Jones-Evans has a diverse artwork portfolio, ranging from public, installation art to digital construction. Some of his artworks are provocative, for instance, 2050 Still Humans was staged at the Victoria Room, Darlinghurst, New South Wales, taking the diners/ audience by surprise. Even more so was his 2006 POL Oxygen Magazine Designex exhibition artwork which incorporated over 160 glass jars holding real sheep brains lining the walls, each of them labelled with the name of a creative 'mind’ featured in POL Oxygen magazine over the years.

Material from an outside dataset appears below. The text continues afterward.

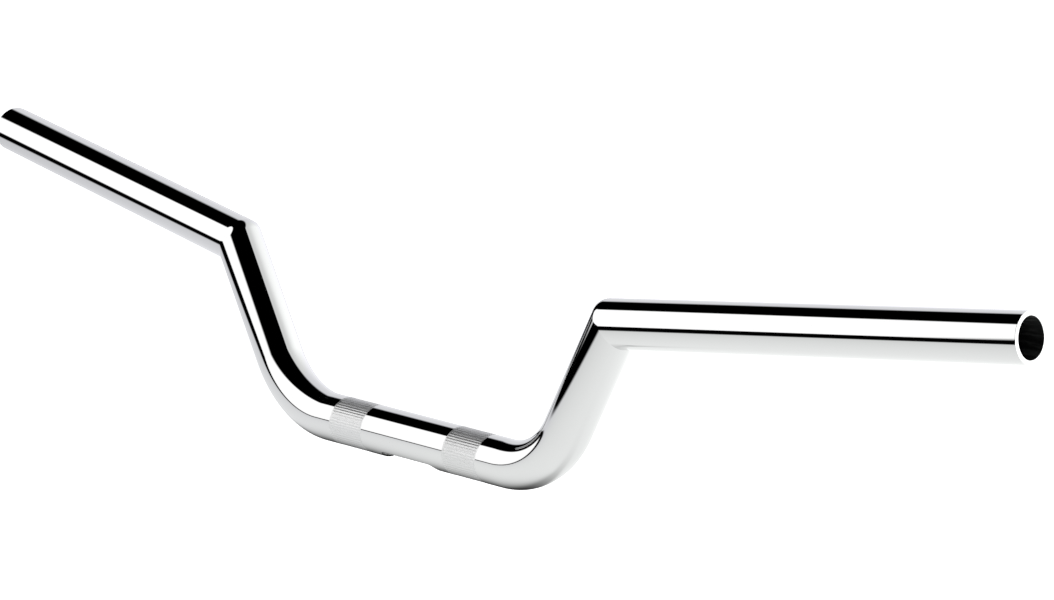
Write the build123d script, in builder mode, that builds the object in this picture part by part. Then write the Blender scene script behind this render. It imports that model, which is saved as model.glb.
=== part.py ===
"""Motorcycle handlebar with soft lower bends and sharp mitred upper corners.

One bent tube carries the clamp bands, the lower bends and the risers. A straight grip tube is
butt welded to each riser on a mitre.

Frame: +X along the bar, +Y back towards the rider, +Z up. The origin is on the tube's
centreline, midway between the two clamp bands.
"""

import os
from math import cos, radians, sin, sqrt

from build123d import *

# Driving dimensions, in millimetres and degrees
tube_diameter = 25.4
tube_wall = 2.54
clamp_straight = 137.0  # straight stretch between the two lower bends
bend_radius = 50.8  # of the centreline
bend_angle = 60.5
riser_length = 67.0  # from the end of the bend to the mitre point
grip_length = 245.0  # from the mitre point to the bar end
grip_sweep = 6.5  # the grips lean back towards +Y
grip_rise = 6.5  # and climb outwards
weld_width = 7.0  # across the mitre
end_chamfer = 0.15

clamp_spacing = 88.9  # between the centres of the two knurled clamp bands
knurl_width = 25.4
knurl_rows = 18
knurl_groove_width = 0.4
knurl_edge_groove_width = 0.7  # the groove that ends each band

slot_length = 42.0  # wiring slot in the underside
slot_width = 18.0
slot_corner_radius = 4.0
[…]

Jones-Evans is also a publisher who co-founded and edited the independent journal POLIS (1994-95), which examined the development of cities from an urban geographic, planning and design perspective. In addition, he wrote and independently published a photographic book called Sea Gods in 2000, which examined Australia’s seminal surfing figures – with photos taken by photographer Ashley Jones-Evans, his brother. Sea Gods won the 2001 National Print Awards Gold Medal.
In 2008 Jones-Evans was still residing in Sydney and working mainly as an architect and artist.